Much like Lamar’s GRAMMY® Award-winning song cycle, AMERICAN BAND serves as a stark, tightly focused snapshot of today’s America, an exemplary illustration of rock ‘n’ roll as a vehicle for social commentary and clear-eyed reportage. “Guns of Umpqua” captures Hood’s reaction to the 2015 shooting at Roseburg, OR’s Umpqua Community College while Cooley’s breakneck “Ramon Casiano” is a topical folk rocker telling the little known tale of former National Rifle Association leader Harlon Carter and the murder of 15-year-old Ramon Casiano. Known as “Mr. NRA,” Carter transformed the organization from its original role as a sportsmen and conservationist group into what Cooley correctly declares “a right wing, white supremacist gun cult.” A Southern-rooted band opening their album with such a song makes for a singularly powerful statement, the NRA’s monolithic control of the debate demanding opposing artists to be as overt and vocal on the issue as possible.
“The NRA needs to be turned into a political turd in a swimming pool,” Cooley says, “so all these fuckers will start paddling away.

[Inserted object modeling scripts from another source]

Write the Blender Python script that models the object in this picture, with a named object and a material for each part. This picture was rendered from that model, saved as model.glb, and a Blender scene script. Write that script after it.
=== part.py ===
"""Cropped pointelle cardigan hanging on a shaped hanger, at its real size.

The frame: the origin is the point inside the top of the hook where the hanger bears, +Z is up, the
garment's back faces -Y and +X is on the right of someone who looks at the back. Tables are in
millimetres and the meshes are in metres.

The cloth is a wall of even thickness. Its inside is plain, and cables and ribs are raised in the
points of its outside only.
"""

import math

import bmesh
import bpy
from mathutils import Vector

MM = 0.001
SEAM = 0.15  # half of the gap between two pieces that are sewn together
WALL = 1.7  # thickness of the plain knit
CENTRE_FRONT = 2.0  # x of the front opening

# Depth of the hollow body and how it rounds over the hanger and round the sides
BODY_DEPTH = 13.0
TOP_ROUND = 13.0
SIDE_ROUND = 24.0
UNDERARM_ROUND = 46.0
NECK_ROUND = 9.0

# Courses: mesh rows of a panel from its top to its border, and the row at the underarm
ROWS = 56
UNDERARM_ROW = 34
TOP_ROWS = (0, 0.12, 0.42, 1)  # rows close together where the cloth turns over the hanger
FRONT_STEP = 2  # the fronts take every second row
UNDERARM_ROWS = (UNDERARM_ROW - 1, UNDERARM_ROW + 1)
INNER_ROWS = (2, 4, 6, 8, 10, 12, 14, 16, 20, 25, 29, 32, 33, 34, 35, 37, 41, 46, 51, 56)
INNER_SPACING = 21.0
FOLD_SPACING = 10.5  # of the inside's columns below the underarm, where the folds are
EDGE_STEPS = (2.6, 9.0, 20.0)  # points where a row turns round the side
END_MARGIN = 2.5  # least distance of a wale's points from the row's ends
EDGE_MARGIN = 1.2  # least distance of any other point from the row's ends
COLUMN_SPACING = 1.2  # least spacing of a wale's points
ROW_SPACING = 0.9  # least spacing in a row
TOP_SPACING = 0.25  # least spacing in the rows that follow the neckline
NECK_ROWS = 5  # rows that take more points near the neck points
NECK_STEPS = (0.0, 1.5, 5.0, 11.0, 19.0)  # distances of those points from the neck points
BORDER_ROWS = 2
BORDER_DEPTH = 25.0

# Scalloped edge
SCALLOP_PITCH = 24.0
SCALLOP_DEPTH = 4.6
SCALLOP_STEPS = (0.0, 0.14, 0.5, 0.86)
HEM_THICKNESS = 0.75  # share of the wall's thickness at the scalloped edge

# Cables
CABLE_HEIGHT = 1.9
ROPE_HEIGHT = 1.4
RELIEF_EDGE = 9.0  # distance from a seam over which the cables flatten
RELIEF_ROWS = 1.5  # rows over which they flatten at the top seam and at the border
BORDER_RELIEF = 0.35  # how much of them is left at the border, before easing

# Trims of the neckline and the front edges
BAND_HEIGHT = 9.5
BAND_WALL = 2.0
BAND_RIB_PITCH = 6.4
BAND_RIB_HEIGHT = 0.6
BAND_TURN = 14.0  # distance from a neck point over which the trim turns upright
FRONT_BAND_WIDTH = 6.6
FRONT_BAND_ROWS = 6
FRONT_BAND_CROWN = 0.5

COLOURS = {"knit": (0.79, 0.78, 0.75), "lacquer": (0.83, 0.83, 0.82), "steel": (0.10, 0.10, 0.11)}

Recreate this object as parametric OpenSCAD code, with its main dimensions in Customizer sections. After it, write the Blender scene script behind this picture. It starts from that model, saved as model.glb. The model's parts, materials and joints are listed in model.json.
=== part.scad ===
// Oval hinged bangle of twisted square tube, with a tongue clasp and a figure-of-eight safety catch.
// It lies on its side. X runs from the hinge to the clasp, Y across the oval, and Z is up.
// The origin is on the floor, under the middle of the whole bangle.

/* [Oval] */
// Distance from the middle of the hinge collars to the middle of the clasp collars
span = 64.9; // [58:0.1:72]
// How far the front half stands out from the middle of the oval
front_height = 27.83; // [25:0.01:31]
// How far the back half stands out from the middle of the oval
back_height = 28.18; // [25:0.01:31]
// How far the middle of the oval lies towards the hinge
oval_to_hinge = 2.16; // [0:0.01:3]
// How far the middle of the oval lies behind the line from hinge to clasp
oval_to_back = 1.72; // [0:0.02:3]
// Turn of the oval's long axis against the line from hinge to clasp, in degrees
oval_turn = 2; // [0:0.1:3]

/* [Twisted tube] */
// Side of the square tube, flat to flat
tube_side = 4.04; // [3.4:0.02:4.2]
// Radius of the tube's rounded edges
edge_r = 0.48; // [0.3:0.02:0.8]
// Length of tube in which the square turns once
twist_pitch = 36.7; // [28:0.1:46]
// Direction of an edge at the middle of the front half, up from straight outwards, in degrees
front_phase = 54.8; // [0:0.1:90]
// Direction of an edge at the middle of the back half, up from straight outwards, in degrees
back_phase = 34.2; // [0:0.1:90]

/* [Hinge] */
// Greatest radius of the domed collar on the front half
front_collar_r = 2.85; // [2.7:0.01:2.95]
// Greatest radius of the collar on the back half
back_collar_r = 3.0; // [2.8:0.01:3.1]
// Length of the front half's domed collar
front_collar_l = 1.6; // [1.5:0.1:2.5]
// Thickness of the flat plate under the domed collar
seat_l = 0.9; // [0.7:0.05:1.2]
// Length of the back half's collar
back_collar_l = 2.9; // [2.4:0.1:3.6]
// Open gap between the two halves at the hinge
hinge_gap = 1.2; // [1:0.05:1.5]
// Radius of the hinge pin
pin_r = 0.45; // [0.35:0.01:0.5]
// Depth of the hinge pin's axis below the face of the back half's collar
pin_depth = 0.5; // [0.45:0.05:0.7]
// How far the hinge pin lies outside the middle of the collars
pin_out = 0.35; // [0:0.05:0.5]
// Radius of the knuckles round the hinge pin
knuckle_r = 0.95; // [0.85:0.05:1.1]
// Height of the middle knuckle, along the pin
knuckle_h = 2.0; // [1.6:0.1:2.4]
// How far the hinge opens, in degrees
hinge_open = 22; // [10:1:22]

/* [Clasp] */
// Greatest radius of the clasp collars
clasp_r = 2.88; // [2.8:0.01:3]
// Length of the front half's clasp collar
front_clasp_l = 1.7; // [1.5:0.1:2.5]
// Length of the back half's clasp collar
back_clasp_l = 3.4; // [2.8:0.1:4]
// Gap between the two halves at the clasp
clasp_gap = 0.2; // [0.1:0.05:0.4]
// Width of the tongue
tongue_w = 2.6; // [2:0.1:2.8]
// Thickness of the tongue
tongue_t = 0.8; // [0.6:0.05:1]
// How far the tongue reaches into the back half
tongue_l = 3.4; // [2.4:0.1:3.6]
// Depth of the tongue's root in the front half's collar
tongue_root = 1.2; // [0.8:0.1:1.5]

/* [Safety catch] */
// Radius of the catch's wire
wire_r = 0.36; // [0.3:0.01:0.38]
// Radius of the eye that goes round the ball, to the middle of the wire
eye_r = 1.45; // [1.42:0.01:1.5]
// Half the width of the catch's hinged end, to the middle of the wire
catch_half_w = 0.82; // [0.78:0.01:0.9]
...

“What I’m trying to do is point straight to the white supremacist core of gun culture,” Cooley concludes. “That’s what it is and that’s where its roots are. When gun culture thinks about all the threats they need to be armed against, what color are they?”
“I’m sure there will be people saying ‘I wish they’d keep the politics out of it,’” Cooley says, “but one of the characteristics among the people and institutions we are taking to task in these songs is their self-appointed status as the exclusive authority on what American is. What is American enough and who the real Americans are. Putting AMERICAN BAND right out front is our way of reclaiming the right to define our American identity on our own terms, and show that it’s out of love of country that we draw our inspiration.”